What this task involves ->
Begin with the line that contains "Model this object", end with the line that contains "stopper, modelled shut.", and extract exactly that stretch of lines.

◇ ◇ ◇

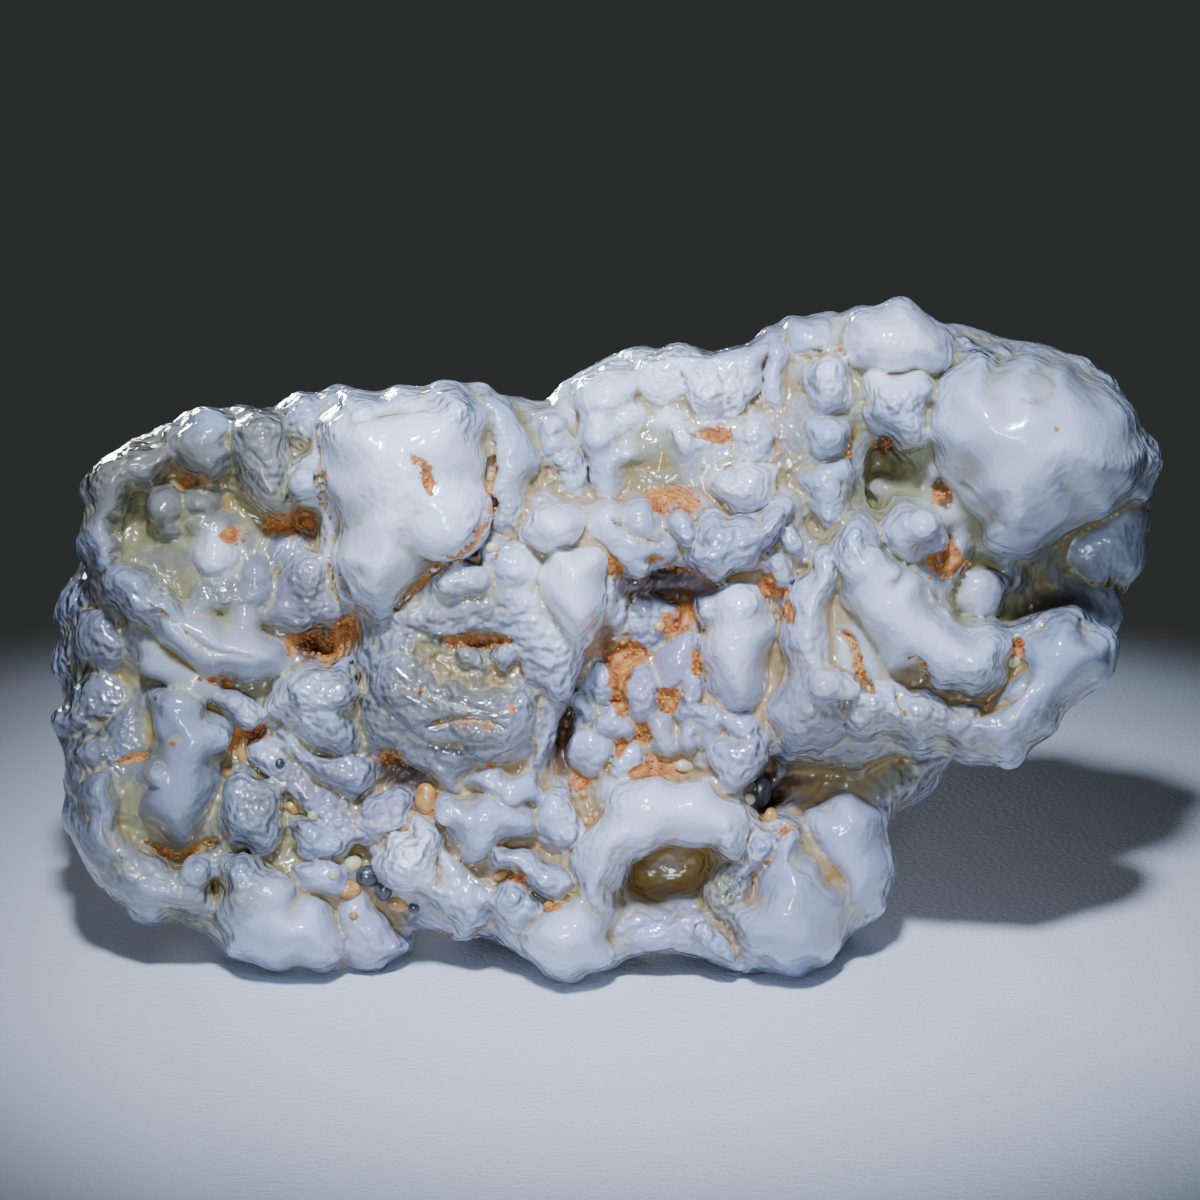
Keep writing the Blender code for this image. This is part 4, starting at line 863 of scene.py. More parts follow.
LILAC = [
    (-15.4, 11.2, 2.6, 2.2, 0.9), (4.9, 22.0, 1.8, 2.0, 0.9), (-16.6, 3.4, 2.2, 2.6, 0.6),
    (-20.8, 26.4, 2.4, 2.6, 0.8), (25.6, 26.8, 2.2, 1.6, 0.8), (2.3, 19.9, 1.2, 1.8, 0.7),
    (-20.4, 13.4, 3.6, 2.4, 0.8), (9.2, 21.0, 1.8, 2.0, 0.4), (21.0, 30.8, 2.4, 2.2, 0.5),
    (13.6, 23.0, 1.8, 6.0, 0.4), (-34.0, 22.6, 2.4, 3.4, 0.5), (3.2, 3.6, 3.0, 1.2, 0.5),
]
SAND = [
    (-31.0, 33.6, 6.0, 5.4, 0.9), (-24.0, 36.6, 3.0, 3.6, 0.7), (-27.0, 24.0, 7.0, 3.4, 0.5),
    (-12.0, 26.6, 4.6, 2.6, 0.6), (-10.4, 18.4, 6.4, 4.4, 0.5), (-6.6, 35.6, 1.8, 4.4, 0.5),
    (2.0, 31.0, 3.6, 2.2, 0.4), (26.0, 33.4, 4.4, 3.4, 0.4), (14.6, 19.0, 3.4, 4.0, 0.5),
    (24.0, 17.6, 7.0, 2.4, 0.5), (-32.8, 8.0, 4.0, 4.6, 0.6), (-23.0, 12.0, 2.6, 2.6, 0.4),
    (18.0, 14.4, 6.0, 2.0, 0.7), (33.0, 29.0, 4.0, 3.0, 0.5), (-28.0, 5.4, 5.0, 1.6, 0.6),
    (14.6, 5.0, 2.0, 4.6, 0.3), (-7.0, 8.6, 4.0, 3.4, 0.3), (-20.0, 26.4, 2.6, 2.6, 0.4),
]
# Where the chalcedony is clear rather than milky: a darker grey that is partly painted shade, on the dim left
# side and in the bowl.
CLEAR_AND_SHADED_SPOTS = [
    (-28.5, 31.0, 6.5, 6.0, 0.55), (-24.0, 26.0, 6.0, 4.0, 0.7), (-27.5, 20.5, 7.0, 2.6, 0.75),
    (-35.5, 18.0, 2.6, 9.0, 0.7), (-30.0, 14.0, 4.0, 5.0, 0.5), (-13.0, 19.0, 6.5, 4.8, 0.5),
    (-24.5, 9.0, 4.0, 3.5, 0.45), (-18.5, 18.0, 3.0, 4.5, 0.4), (30.0, 27.5, 4.0, 3.0, 0.6),
    (13.0, 15.5, 5.0, 2.6, 0.3),
]
TINTS = {
    "clear_and_shaded": CLEAR_AND_SHADED_SPOTS, "rust": RUST, "dark": PAINTED_SHADE_SPOTS, "olive": OLIVE, "milk_and_highlight": MILK_AND_HIGHLIGHT_SPOTS, "lilac": LILAC, "sand": SAND,
}

# Places worn smooth, as (right, up, half width, half height).
SMOOTH_PLACES = [
    (-14.6, 34.0, 6.0, 7.0), (29.0, 36.4, 8.4, 7.0), (20.0, 44.2, 4.2, 3.4), (-2.6, 29.0, 3.0, 5.4),
    (21.0, 25.4, 7.0, 4.6), (9.2, 23.4, 2.8, 5.0), (-29.6, 13.6, 3.8, 5.4), (-22.0, 3.8, 4.0, 3.6),
    (4.0, 12.2, 6.0, 2.6), (-2.8, 2.8, 3.4, 3.0), (13.0, 4.6, 3.6, 5.4), (17.0, 8.6, 2.8, 4.4),
    (31.4, 22.0, 3.8, 3.0), (4.8, 22.0, 1.8, 2.0), (-27.0, 22.6, 7.0, 3.0),
]

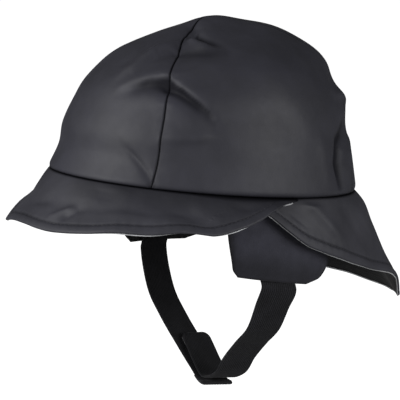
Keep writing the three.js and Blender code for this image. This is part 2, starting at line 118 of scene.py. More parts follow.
# Chin strap
STRAP_WIDTH = 21.5
STRAP_THICK = 1.4
STRAP_TURN = 4
STRAP_TURN_LOW = 3
STRAP_EASE = 30
CHIN_DROP = 126
TAB_LENGTH = 37
TAB_SHIFT = 3.2
TAB_CORNER = 5
RIGHT_FORWARD = 5
OVERLAP_FORWARD = 1
STRAP_TAIL = 2
HEM_LENGTH = 9
FASTENER_THICK = 1
FASTENER_MARGIN = 2
STRAP_SEWN = 5
STRAP_BEHIND = 1.5
STRAP_FORWARD = 0.7
STRAP_RIBS = 18
RIB_DEPTH = 0.2


def table(columns, *rows):
    """A short table as a column of numbers for each name."""
    return dict(zip(columns.split(), np.array(rows, float).T))


def fold(width, other, *points):
    """A fold or crease through its points. width is how far it reaches on its upper or left side, and
    other on its lower or right one, in millimetres."""
    return dict(width=width, other=other, points=points)


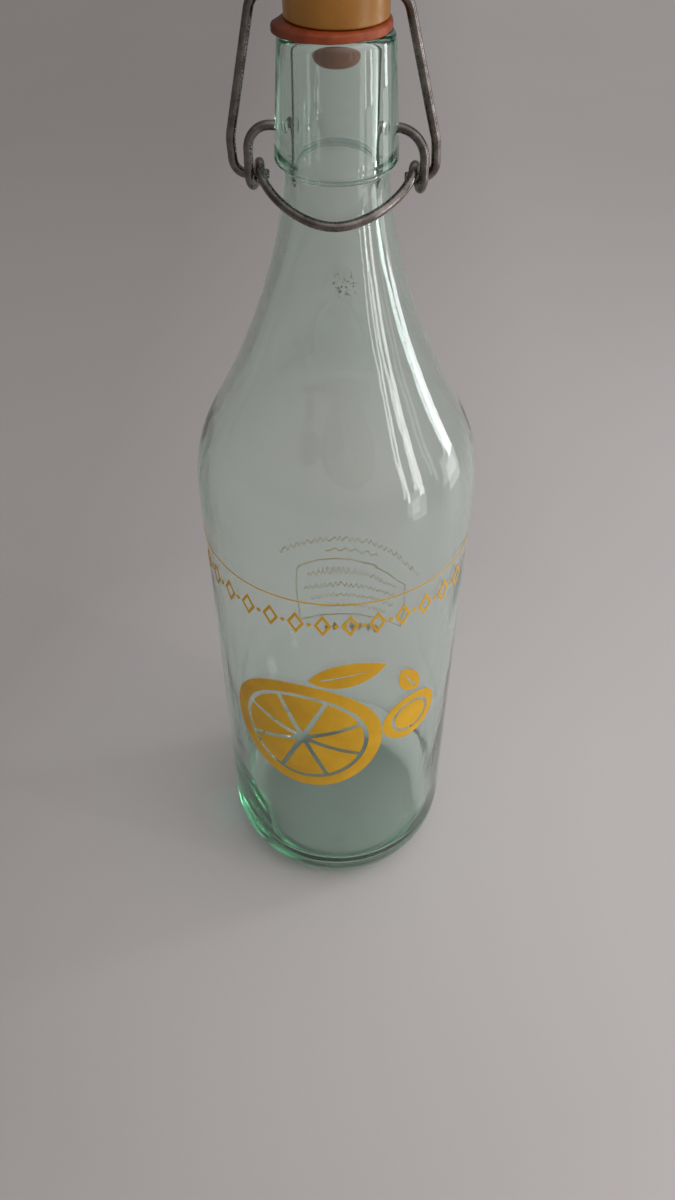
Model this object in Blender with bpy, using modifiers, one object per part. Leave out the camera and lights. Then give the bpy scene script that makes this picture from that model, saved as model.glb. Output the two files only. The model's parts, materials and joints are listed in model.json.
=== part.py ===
"""Soft drink bottle of one litre with a lever-wire stopper, modelled shut.

Metres, +Z up. The origin is on the table, under the middle of the bottle. -Y is the front, where the
handle of the lever hangs, and +X is to the right. Everything is symmetric about the plane X = 0.
"""
import math

import bmesh
import bpy
import numpy as np
from mathutils import Matrix, Vector

# Glass bottle: heights are from the table, and the rim is the flat ring that the gasket is pressed on
BODY_RADIUS = 0.0423
WALL = 0.0027
SHOULDER_HEIGHT = 0.1780
SHOULDER_SWELL = 0.0004
SWELL_HEIGHT = 0.0060
SWELL_RAMP = 0.0140
SHOULDER_RISE = 0.0255
SHOULDER_INSET = 0.0065
SHOULDER_SLOPE_DEG = 29.5
NECK_SWEEP = 0.0681
HEEL_HEIGHT = 0.0180
HEEL_INSET = 0.0068
BEARING_WIDTH = 0.0022
PUSH_UP = 0.0050
BASE_THICKNESS = 0.0085
INNER_HEEL_RADIUS = 0.0110
BORE_RADIUS = 0.0101
NECK_WALL = 0.0029
COLLAR_WALL = 0.0049
LIP_WALL = 0.0033
COLLAR_HEIGHT = 0.0290
COLLAR_EDGE_ROUND = 0.0019
NECK_LAND = 0.0018
LIP_ROUND = 0.0022
MOUTH_CHAMFER = 0.0006

# The shoulder and the neck are two cubic curves that meet at one slope. The shoulder's pulls are shares of
# its rise. The sweep's first pull is a share of the way to the neck's radius along that slope, and its last
# one of its height.
SHOULDER_PULL_SHARES = (0.34, 0.40)
SWEEP_PULL_SHARES = (0.92, 0.06)
# The heel is a cubic curve too. Its pulls are shares of the heel's inset and height.
HEEL_START_SHARES = (0.47, 0.21)
HEEL_END_SHARE = 0.39

# Sockets for the lever's ends, one in each side of the collar, at a set depth below the rim
PIVOT_DROP = 0.0209
SOCKET_DEPTH_SHARE = 0.62
TURNING_PLAY = 0.0003

# Both wires
WIRE_DIAMETER = 0.0023
SEAT_GAP = 0.0003

# Lever wire
CRANK = 0.0118
OVER_CENTRE_DEG = 5.0
EYE_PLAY = 0.0003
EYE_TO_COLLAR = 0.00235
ARM_BEND = 0.0053
HANDLE_DROP = 0.0181
HANDLE_SIDE_SHARE = 0.38
HANDLE_TIP_SHARE = 0.47

# Bail wire
BAIL_TO_EYE = 0.0006
HOOK_BEND = 0.0035
HOOK_TO_COLLAR = 0.0015
LEG_STRAIGHT = 0.0105
LEG_BEND = 0.0150
CROSSBAR_TO_STOPPER = 0.0053
TOP_BEND = 0.0050

# Stopper and gasket
STOPPER_INSET = 0.0016
STOPPER_HEIGHT = 0.0114
STOPPER_EDGE_ROUND = 0.0026
STOPPER_CROWN = 0.0006
STOPPER_FOOT_ROUND = 0.0004
CROSS_HOLE_RISE = 0.0046
GASKET_INSET = 0.0002
GASKET_THICKNESS = 0.0020
GASKET_ROUND = 0.0006
STEM_RADIUS = 0.0043
NOSE_TO_BORE = 0.0045
NOSE_DEPTH = 0.0075
NOSE_TIP_ROUND = 0.0020
NOSE_EDGE_ROUND = 0.0005

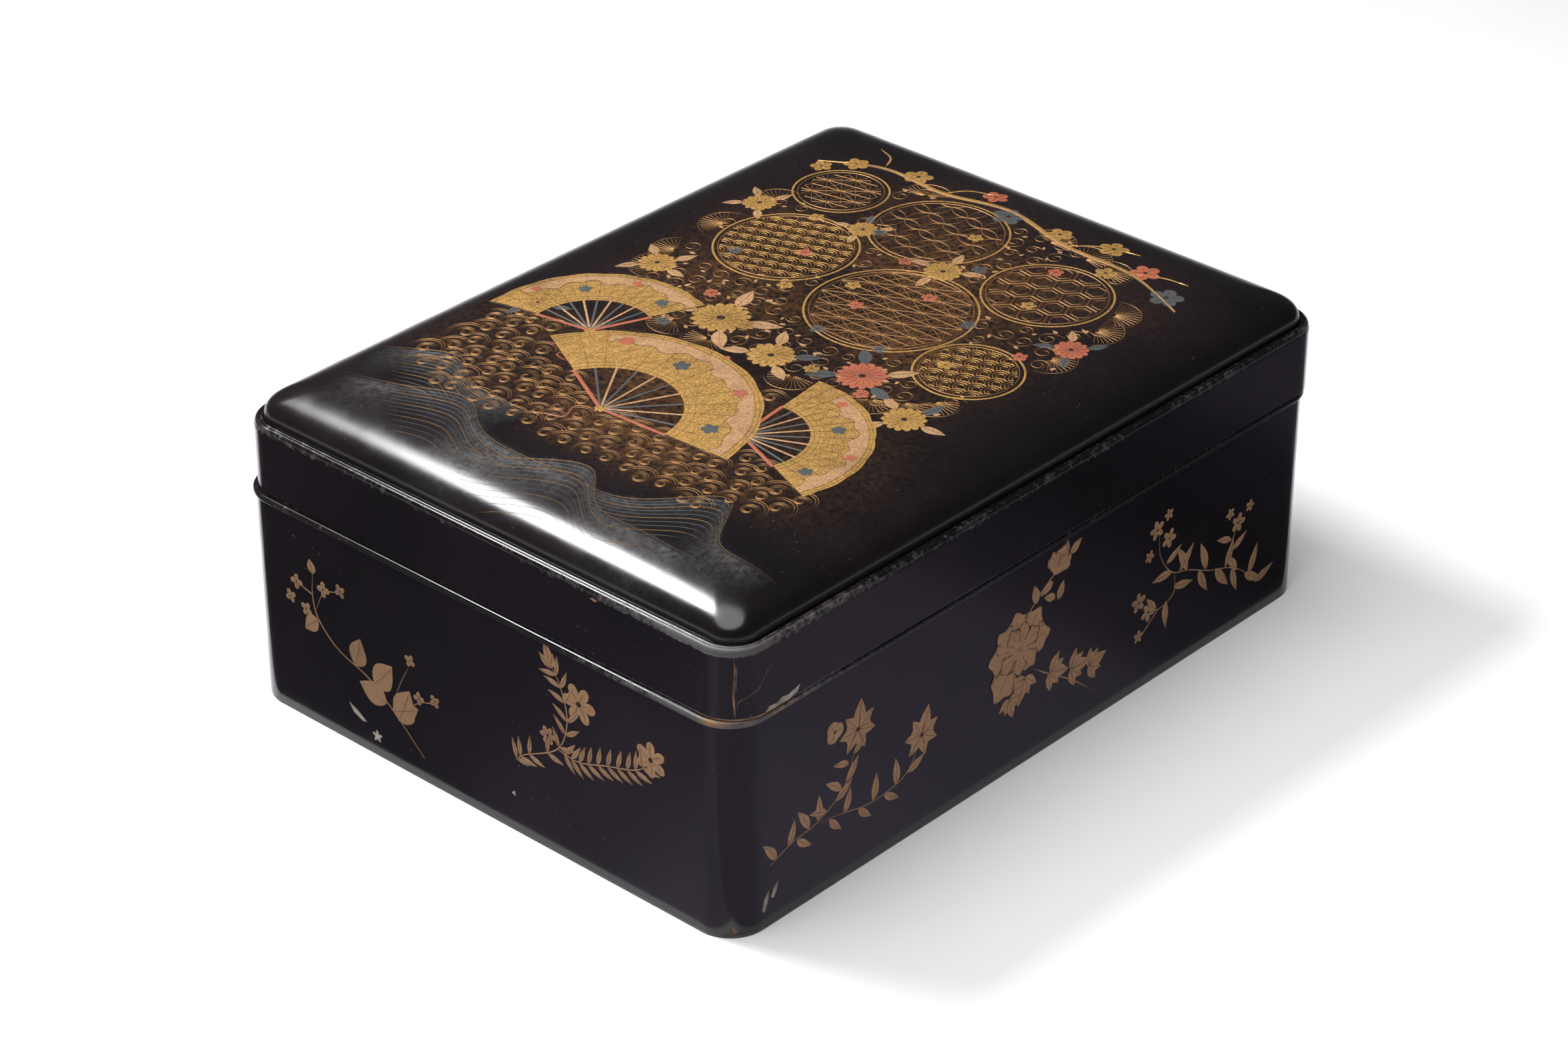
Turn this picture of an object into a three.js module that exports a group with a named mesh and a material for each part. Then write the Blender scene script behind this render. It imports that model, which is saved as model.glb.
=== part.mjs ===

◇ ◇ ◇

Answer to this problem ->
Model this object in Blender with bpy, using modifiers, one object per part. Leave out the camera and lights. Then give the bpy scene script that makes this picture from that model, saved as model.glb. Output the two files only. The model's parts, materials and joints are listed in model.json.
=== part.py ===
"""Soft drink bottle of one litre with a lever-wire stopper, modelled shut.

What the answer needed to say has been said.